„Sześć snów Laury Szuster” to książka autorstwa Jacka Kalinowskiego zakwalifikowana jako thriller, kryminał, sensacja. Mamy w niej dreszczyk emocji, który sprawia, że czytelnik pochłania kolejne strony książki szukając rozwiązania i odpowiedzi na pytania kłębiące się w jego głowie. Jednak pojawia się również motyw podróży w czasie, który jest z całą pewnością interesujący i wprowadza do tej historii coś innego i sprawia, że kłębowisko myśli staje się coraz większe. Czytelnik z dużą dozą zaciekawienia stara się podążać szlakiem wyznaczonym przez autora i próbuje odnaleźć właściwy tor swoich myśli. Jednak nie jest to aż tak proste jakby mogło się na pozór wydawać.

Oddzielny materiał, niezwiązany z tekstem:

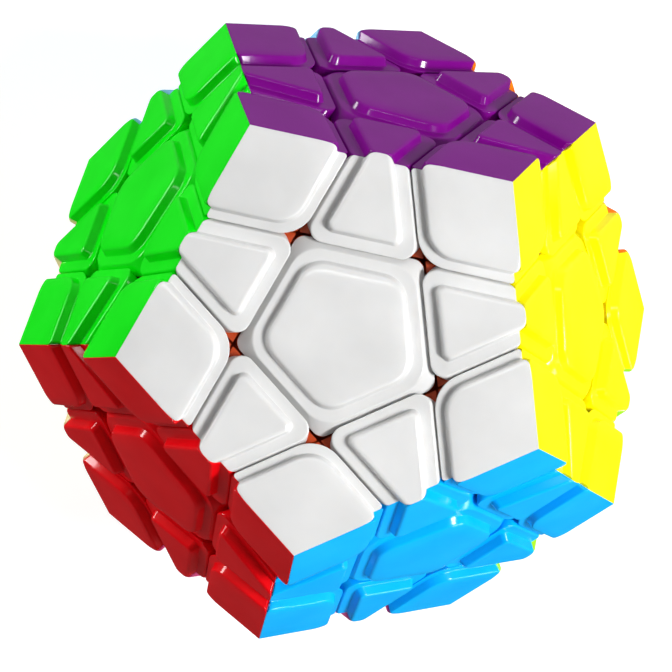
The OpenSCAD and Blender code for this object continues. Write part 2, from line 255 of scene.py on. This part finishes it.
class Shells:
    """Collects the moulded shells of one node into one mesh."""

    def __init__(self):
        self.bm = bmesh.new()

    def _ring(self, matrix, points, z):
        return [self.bm.verts.new(matrix @ Vector((p.x, p.y, z))) for p in points]

    def _strip(self, upper, lower):
        for i in range(len(upper) - 1):
            self.bm.faces.new((upper[i], lower[i], lower[i + 1], upper[i + 1]))

    def cap(self, matrix):
        """A centre cap, whose rings close on themselves."""
        rings = []
        for inset, depth in profile(*CAP_PROFILE):
            z = FACE_R - depth
            # the flank under the ledge leans out to the cut plane, and its corners sharpen
            flank = min(1, max(0, depth - STEP) / TILE_WALL)
            r = CAP_R[0] + (CAP_R[1] - CAP_R[0]) * min(1, inset / CAP_PROFILE[0])
            r += (CAP_FOOT_R - CAP_R[0]) * flank
            rings.append(self._ring(matrix, cap_ring(inset + CAP_INSET * (1 - flank), z, r), z))
        for upper, lower in zip(rings, rings[1:]):
            self._strip(upper + upper[:1], lower + lower[:1])
        self.bm.faces.new(rings[0])
        self.bm.faces.new(rings[-1][::-1])

    def tile(self, matrix, ring, rows, radii):
        """A corner or edge tile. Its cut side follows the profile, and its mitred side is bevelled."""
        tops, walls, far = [], [], []
        width = rows[0][0]
        for inset, depth in rows:
            z = FACE_R - depth
            r = radii[0] + (radii[1] - radii[0]) * min(1, inset / width)
            path, tip = ring(inset, z, r, SEAM)
            tops.append(self._ring(matrix, path, z))
            end, wall_tip = ring(inset, z - SEAM, r, 0)
            walls.append(self._ring(matrix, (end[0], end[-1]), z - SEAM))
            if (inset, depth) in (rows[0], rows[-1]):
                far.append((self._ring(matrix, tip, z), self._ring(matrix, wall_tip, z - SEAM)))
        for upper, lower in zip(tops, tops[1:]):
            self._strip(upper, lower)
        # bevels down the two ends of the cut side
        for (a, b), (wa, wb) in zip(zip(tops, tops[1:]), zip(walls, walls[1:])):
            self.bm.faces.new((a[0], wa[0], wb[0], b[0]))
            self.bm.faces.new((a[-1], b[-1], wb[1], wa[1]))
        # the raised top with the bevel along its mitred side
        top_tip, wall_tip = far[0]
        rim = [tops[0][-1], *top_tip, tops[0][0]]
        rim_wall = [walls[0][1], *wall_tip, walls[0][0]]
        self.bm.faces.new(tops[0] + top_tip)
        self._strip(rim, rim_wall)
        # the floor and the mitred walls
        foot_tip = far[1][1]
        low = [w[1] for w in walls]
        high = [w[0] for w in walls]
        self.bm.faces.new((tops[-1] + [low[-1]] + foot_tip + [high[-1]])[::-1])
        if foot_tip:
            self.bm.faces.new([wall_tip[0]] + low + foot_tip)
            self.bm.faces.new([foot_tip[0]] + high[::-1] + wall_tip)
        else:
            self.bm.faces.new(low[::-1] + high)

    def finish(self, name, material):
        """Turns the collected shells into one object."""
        bmesh.ops.remove_doubles(self.bm, verts=self.bm.verts, dist=WELD)
        loose = [v for v in self.bm.verts if not v.link_faces]
        bmesh.ops.delete(self.bm, geom=loose, context="VERTS")
        bmesh.ops.recalc_face_normals(self.bm, faces=self.bm.faces)
        for face in self.bm.faces:
            face.smooth = True
        for edge in self.bm.edges:
            edge.smooth = edge.is_manifold and edge.calc_face_angle(0) < SMOOTH_BELOW
        mesh = bpy.data.meshes.new(name)
        self.bm.to_mesh(mesh)
        self.bm.free()
        mesh.materials.append(material)
        piece = bpy.data.objects.new(name, mesh)
        bpy.context.scene.collection.objects.link(piece)
        return piece


puzzle_centre = Matrix.Translation((0, 0, FACE_R))


def place(face, layer, bearing):
    """A tile's own frame, with the piece on the +X bearing, in its place on a face."""
    turn = Matrix.Rotation(WHITE_TURN if layer == "white" else 0, 4, "Z")
    return turn @ puzzle_centre @ face_turn(face) @ Matrix.Rotation(bearing, 4, "Z")


def node_shells(face, layer, kinds):
    """The shells of one colour that turn with one layer."""
    shells = Shells()
    if "cap" in kinds:
        shells.cap(place(face, layer, 0))
    for k in range(5):
        edge = FIRST_EDGE + FIFTH * k
        corner = FIRST_CORNER + FIFTH * k
        if "edge" in kinds and layer_of(face_turn(face) @ polar(edge, EDGE_TILT)) == layer:
            shells.tile(place(face, layer, edge), edge_ring, profile(*EDGE_PROFILE), EDGE_R)
        if "corner" in kinds and layer_of(face_turn(face) @ polar(corner, CORNER_TILT)) == layer:
            shells.tile(place(face, layer, corner), corner_ring, profile(*CORNER_PROFILE), CORNER_R)
    return shells


# ---------------------------------------------------------------- materials

COLOURS = {
    "white": (0.74, 0.74, 0.735),
    "purple": (0.19, 0.0, 0.225),
    "yellow": (0.96, 0.88, 0.0),
    "blue": (0.0, 0.43, 0.97),
    "red": (0.78, 0.0, 0.004),
    "green": (0.0, 0.78, 0.003),
    "grey": (0.20, 0.205, 0.21),
    "pink": (0.86, 0.13, 0.36),
    "lime": (0.30, 0.82, 0.01),
    "orange": (0.95, 0.20, 0.0),
    "light_blue": (0.27, 0.62, 0.88),
    "cream": (0.86, 0.75, 0.40),
}


# Noise scales of the plastic's and the steel's skins, per metre
FLOW, GLOSS_PATCHES, FINE_GRAIN, WAVES = 90, 160, 2600, 260
PLATE_CLOUDS, PLATE_SCRATCHES = 700, 1500
FINE_DEPTH, WAVE_DEPTH, WAVE_STRENGTH = 0.02 * MM, 0.05 * MM, 0.35
PLASTIC_SPECULAR = 0.35


class Nodes:
    """A short way to add and link shader nodes."""

    def __init__(self, material):
        material.use_nodes = True
        self.tree = material.node_tree
        self.shader = self.tree.nodes["Principled BSDF"]

    def add(self, kind, **values):
        node = self.tree.nodes.new(kind)
        for key, value in values.items():
            if key in node.inputs:
                node.inputs[key].default_value = value
            else:
                setattr(node, key, value)
        return node

    def link(self, source, target):
        self.tree.links.new(source, target)


def noise(nodes, coords, scale, detail=3.0):
    texture = nodes.add("ShaderNodeTexNoise", Scale=scale, Detail=detail)
    nodes.link(coords, texture.inputs["Vector"])
    return texture.outputs["Fac"]


def span(nodes, value, low, high):
    """Maps a noise value from about 0.3 to 0.7 onto low to high."""
    node = nodes.add("ShaderNodeMapRange")
    node.inputs["From Min"].default_value = 0.3
    node.inputs["From Max"].default_value = 0.7
    node.inputs["To Min"].default_value = low
    node.inputs["To Max"].default_value = high
    nodes.link(value, node.inputs["Value"])
    return node.outputs["Result"]


def moulded_plastic(name, colour, gloss, grain, soft=0.0):
    """Moulded plastic: flow shading in the colour, uneven gloss from handling, and a fine moulded skin."""
    material = bpy.data.materials.new(name)
    nodes = Nodes(material)
    coords = nodes.add("ShaderNodeTexCoord").outputs["Object"]
    flow = nodes.add("ShaderNodeMix", data_type="RGBA")
    nodes.link(span(nodes, noise(nodes, coords, FLOW), 0, 1), flow.inputs["Factor"])
    flow.inputs["A"].default_value = (*[c * 0.94 for c in colour], 1)
    flow.inputs["B"].default_value = (*[min(1, c * 1.05 + 0.004) for c in colour], 1)
    nodes.link(flow.outputs["Result"], nodes.shader.inputs["Base Color"])
    rough = span(nodes, noise(nodes, coords, GLOSS_PATCHES, 6), gloss, gloss + 0.09)
    nodes.link(rough, nodes.shader.inputs["Roughness"])
    fine = nodes.add("ShaderNodeBump", Strength=grain, Distance=FINE_DEPTH)
    nodes.link(noise(nodes, coords, FINE_GRAIN, 4), fine.inputs["Height"])
    wavy = nodes.add("ShaderNodeBump", Strength=WAVE_STRENGTH, Distance=WAVE_DEPTH)
    nodes.link(noise(nodes, coords, WAVES, 1), wavy.inputs["Height"])
    nodes.link(fine.outputs["Normal"], wavy.inputs["Normal"])
    nodes.link(wavy.outputs["Normal"], nodes.shader.inputs["Normal"])
    nodes.shader.inputs["Specular IOR Level"].default_value = PLASTIC_SPECULAR
    if soft:
        nodes.shader.inputs["Subsurface Weight"].default_value = soft
        nodes.shader.inputs["Subsurface Radius"].default_value = (1.2, 1.0, 0.8)
        nodes.shader.inputs["Subsurface Scale"].default_value = 0.6 * MM
    return material


def plated_steel(name, tone, roughness):
    """Zinc-plated or drawn steel with a cloudy, scratched skin."""
    material = bpy.data.materials.new(name)
    nodes = Nodes(material)
    coords = nodes.add("ShaderNodeTexCoord").outputs["Object"]
    clouds = nodes.add("ShaderNodeMix", data_type="RGBA")
    nodes.link(span(nodes, noise(nodes, coords, PLATE_CLOUDS, 5), 0, 1), clouds.inputs["Factor"])
    clouds.inputs["A"].default_value = (tone * 0.85, tone * 0.86, tone * 0.88, 1)
    clouds.inputs["B"].default_value = (tone, tone, tone * 1.01, 1)
    nodes.link(clouds.outputs["Result"], nodes.shader.inputs["Base Color"])
    rough = span(nodes, noise(nodes, coords, PLATE_SCRATCHES, 6), roughness, roughness + 0.15)
    nodes.link(rough, nodes.shader.inputs["Roughness"])
    nodes.shader.inputs["Metallic"].default_value = 1.0
    return material


skins = {name: moulded_plastic(name + "_abs", colour, 0.1, 0.2, 0.15 if name == "white" else 0.0)
         for name, colour in COLOURS.items()}
inner = moulded_plastic("inner_nylon", (0.45, 0.045, 0.003), 0.38, 0.6)
steel = plated_steel("zinc_plate", 0.72, 0.25)
wire = plated_steel("spring_wire", 0.55, 0.3)


def repaint(node, material):
    """Gives a CAD piece that keeps its shape a procedural material."""
    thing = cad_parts[node]
    if not thing.material_slots:
        thing.data.materials.append(material)
    for slot in thing.material_slots:
        slot.material = material


# ---------------------------------------------------------------- the pieces


def stand_in(node, face, layer, kinds):
    """A moulded piece in place of a CAD node, on the same body."""
    piece = node_shells(face, layer, kinds).finish(node + "_moulding", skins[face])
    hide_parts(node)
    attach(piece, layer + "_layer" if layer else "core_assembly")


for face in FACES:
    layer = face if face in MOVING else None
    stand_in(face + "_centre_cap", face, layer, ("cap",))
    if layer:
        stand_in(face + "_edge_tiles", face, layer, ("edge",))
        stand_in(face + "_corner_tiles", face, layer, ("corner",))
        for other in FACES:
            if is_neighbour(face, other):
                stand_in(f"{face}_layer_{other}_tiles", other, face, ("edge", "corner"))
    else:
        stand_in(face + "_tiles", face, None, ("edge", "corner"))

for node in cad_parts:
    if node.endswith(("_hub", "_hubs", "_bases")) or node == "core":
        repaint(node, inner)
for node in ("tension_screws", "spring_washers"):
    repaint(node, steel)
repaint("tension_springs", wire)


# ---------------------------------------------------------------- floor, lights and camera


def build_floor():
    """A plain pale floor. Its glow keeps it pale, and it stays out of the plastic's reflections."""
    bpy.ops.mesh.primitive_plane_add(size=6, location=(0, 0, 0))
    floor = bpy.context.object
    floor.name = "floor"
    material = bpy.data.materials.new("pale_floor")
    nodes = Nodes(material)
    coords = nodes.add("ShaderNodeTexCoord").outputs["Object"]
    tint = nodes.add("ShaderNodeMix", data_type="RGBA")
    nodes.link(span(nodes, noise(nodes, coords, 6), 0, 1), tint.inputs["Factor"])
    tint.inputs["A"].default_value = (0.48, 0.48, 0.48, 1)
    tint.inputs["B"].default_value = (0.50, 0.50, 0.50, 1)
    nodes.link(tint.outputs["Result"], nodes.shader.inputs["Base Color"])
    nodes.shader.inputs["Roughness"].default_value = 0.9
    nodes.shader.inputs["Emission Color"].default_value = (1, 1, 1, 1)
    nodes.shader.inputs["Emission Strength"].default_value = 0.76
    floor.data.materials.append(material)
    floor.visible_glossy = False


def area_light(name, place_mm, size_mm, power, aim):
    """A rectangular softbox turned towards a point."""
    data = bpy.data.lights.new(name, "AREA")
    data.shape = "RECTANGLE"
    data.size, data.size_y = size_mm[0] * MM, size_mm[1] * MM
    data.energy = power
    light = bpy.data.objects.new(name, data)
    light.location = Vector(place_mm) * MM
    light.rotation_euler = (aim - light.location).to_track_quat("-Z", "Y").to_euler()
    bpy.context.scene.collection.objects.link(light)


def build_lights():
    """A key from the right, two low fills, a thin strip for highlights, and a sky that fades sideways."""
    middle = Vector((0, 0, FACE_R))
    area_light("key_softbox", (400, 20, 500), (150, 150), 3.9, middle)
    area_light("left_fill", (-580, 150, 120), (420, 110), 2.6, middle)
    area_light("right_fill", (560, -250, 120), (420, 110), 1.4, middle)
    area_light("back_strip", (-38, 140, 582), (300, 14), 0.35, middle)
    world = bpy.data.worlds.new("studio")
    world.use_nodes = True
    sky = world.node_tree.nodes["Background"]
    sky.inputs["Color"].default_value = (1, 1, 1, 1)
    add, link = world.node_tree.nodes.new, world.node_tree.links.new
    direction = add("ShaderNodeSeparateXYZ")
    link(add("ShaderNodeTexCoord").outputs["Generated"], direction.inputs["Vector"])
    shade = add("ShaderNodeMapRange")
    shade.inputs["From Min"].default_value = 0.1
    shade.inputs["From Max"].default_value = 0.8
    shade.inputs["To Min"].default_value = 0.05
    shade.inputs["To Max"].default_value = 0.28
    link(direction.outputs["Y"], shade.inputs["Value"])
    link(shade.outputs["Result"], sky.inputs["Strength"])
    # the camera itself sees a plain pale backdrop
    backdrop = add("ShaderNodeBackground")
    backdrop.inputs["Color"].default_value = (1, 1, 1, 1)
    backdrop.inputs["Strength"].default_value = 0.85
    seen = add("ShaderNodeMixShader")
    link(add("ShaderNodeLightPath").outputs["Is Camera Ray"], seen.inputs["Fac"])
    link(sky.outputs["Background"], seen.inputs[1])
    link(backdrop.outputs["Background"], seen.inputs[2])
    link(seen.outputs["Shader"], world.node_tree.nodes["World Output"].inputs["Surface"])
    bpy.context.scene.world = world


def build_camera():
    """Almost straight above the white face, rolled a little, from about 27 cm over the middle."""
    middle = Vector((0, 0, FACE_R))
    eye = middle + Vector((-1.5, 7.1, 265.6)) * MM
    target = middle + Vector((-0.6, -1.85, 0)) * MM
    image_up = math.radians(105)
    back = (eye - target).normalized()
    right = Vector((math.cos(image_up), math.sin(image_up), 0)).cross(back).normalized()
    up = back.cross(right)
    data = bpy.data.cameras.new("camera")
    data.sensor_width = 36
    data.lens = 87.9
    data.clip_start = 0.01
    camera = bpy.data.objects.new("camera", data)
    turn = Matrix((right, up, back)).transposed().to_4x4()
    camera.matrix_world = Matrix.Translation(eye) @ turn
    bpy.context.scene.collection.objects.link(camera)
    bpy.context.scene.camera = camera


build_floor()
build_lights()
build_camera()
bpy.context.scene.view_settings.view_transform = "Standard"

Główna bohaterka potrafi przenosić się w czasie do roku 2003, gdzie tak naprawdę zaczynało się jej życie i wracać z powrotem 20 lat później, gdzie znajduje się przykuta do kaloryfera za pomocą łańcucha a w jej uszach brzmią słowa porywacza: „Zabiję cię kolejny raz. W przeszłości już mi się to udało. Ale zanim to zrobię, powiedz: kim jesteś, Lauro Szuster?”
Przyznam szczerze, że na samym początku obawiałam się tej historii, ponieważ przez pierwszych kilkanaście/kilkadziesiąt stron ciężko było mi się wczuć w tę książkę. Nie potrafiłam znaleźć z nią wspólnego języka. Dopiero po pewnym czasie, kiedy akcja nabrała tempa zaczynałam wczuwać się w losy głównej bohaterki, a motyw jej podróży 20 lat wstecz zaczął wydawać się dla mnie mocno intrygujący. Dodatkowo całość zwieńczona jest zakończeniem, którego ja osobiście się nie spodziewałam. Chociaż miałam obrane pewne ścieżki prowadzące mnie do finału tej historii to ostatecznie okazały się one błędne i pojawił się tutaj element zaskoczenia, który zaserwował autor. Warto również zaznaczyć, że Jacek Kalinowski w bardzo obrazowy sposób oddawał realia życia w 2003 roku i spędzając czas z tą książka sama poczułam się trochę tak jakbym odbywała podróż wstecz i cofnęła się do tamtego życia. Tak jak wspomniałam na samym początku nie brakuje tutaj dreszczyku emocji pełzającego po plecach i sprawiającego, że osoba czytająca książkę sama zaczyna wpadać w pętlę czasoprzestrzeni.